Fue un reinado intenso pero breve: el ISIS se hizo tantos enemigos que acabó cayendo en una cruzada de todos contra uno y uno contra todos. Aquel «califato» despiadado se hundió entre el 2017 y el 2019. Al-Julani, por el contrario, sobrevivió con su banda, que quedó gobernando un pequeño territorio en el norte del país, en Idlib. Aunque no propugnaba la democracia precisamente, y algunos opositores o minorías pudieran ser encarcelados o desposeídos, no era tan diferente a las taifas controladas por los rebeldes nacionalistas o los kurdos, y la habilidad de Al-Julani para entenderse con quien pensara distinto iba a ayudarle cuando se reiniciaran las hostilidades.

Esto ocurrió a finales del 2024, probablemente cuando su banda logró el beneplácito encubierto de Turquía, que supervisaba la zona tras un pacto con Rusia para congelar el conflicto. Fue un avance relámpago contra las fuerzas del régimen, que, desmotivadas, dieron orden de retirada. En su avance, Al-Julani se aseguró el apoyo no solo del resto de grupos rebeldes sino de laicos, mujeres y minorías que en otro tiempo le habrían temido. Fue así como los alauitas no se interpusieron en su camino y los drusos le ayudaron a tomar la capital. La promesa adicional de no perseguir a los miembros de bajo rango de la policía y el ejército le ayudó a evitar resistencias de última hora.

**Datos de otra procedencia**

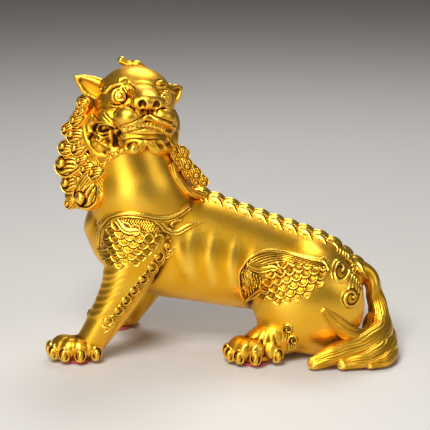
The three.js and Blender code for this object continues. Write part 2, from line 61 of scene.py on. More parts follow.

Al final del día, la apuesta de Al-Julani por el pacto había resultado más útil que las campañas de terror desatadas por el ISIS. Ahora, abandonaba su apodo de guerra y se hacía llamar por su nombre real, Ahmed al-Sharáa, de cara a una futura cita electoral. De cumplir con ella y con la inminente disolución de todas las milicias en un ejército nacional de nuevo cuño, la guerra de Siria habrá acabado de una forma sorprendentemente ordenada, una que pocos habrían podido predecir, con un yihadista logrando la victoria al rechazar su credo inicial y apostar por el islamismo.